I have a folder on my computer called ‘Stuff That Never Worked’. It’s a big folder. It contains a whole bunch of things that I tried and that failed. I came up with what I thought was a great idea, made something I could sell, tried to sell it and nobody bought.

That’s okay, though. I had put minimal effort, time and money into it. I could move on swiftly to the next great thing.

And you know what the nicest thing of all is? It turns out that this idea of make something and iterate it, that I accidentally stumbled on and figured out for myself, has actually become respectable. So respectable that even the Harvard Business Review41 expounds on it – and you don’t get much more respectable than that.

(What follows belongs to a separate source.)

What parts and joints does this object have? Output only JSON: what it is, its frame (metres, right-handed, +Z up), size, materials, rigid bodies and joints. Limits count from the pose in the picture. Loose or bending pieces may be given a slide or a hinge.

The process is known as ‘lean start-up’ and was developed initially by Eric Ries. Google the term ‘lean start-up’ and you can find out all about it. You could also buy – and if you’re thinking of starting a business, you absolutely should buy – Eric Ries’s best-selling book, The Lean Start-up: How Today’s Entrepreneurs Use Continuous Innovation to Create Radically Successful Businesses.42

Here you’ll learn about things like:

  • Minimal viable product. (Do I need to spell it out?)
  • Continuous deployment – what I called ‘finding customers’.
  • Split testing – offering customers two different versions of the same product to see which sells better.
  • Actionable metrics – sensible measures that can guide you to where you should go next with your product development.

So if you’ve got a great idea and you’re thinking of starting a business, yeah sure, you could go do the round of business plans, banks and grants.

Or you could just make something and see if people will buy it.

I know which I think makes more sense.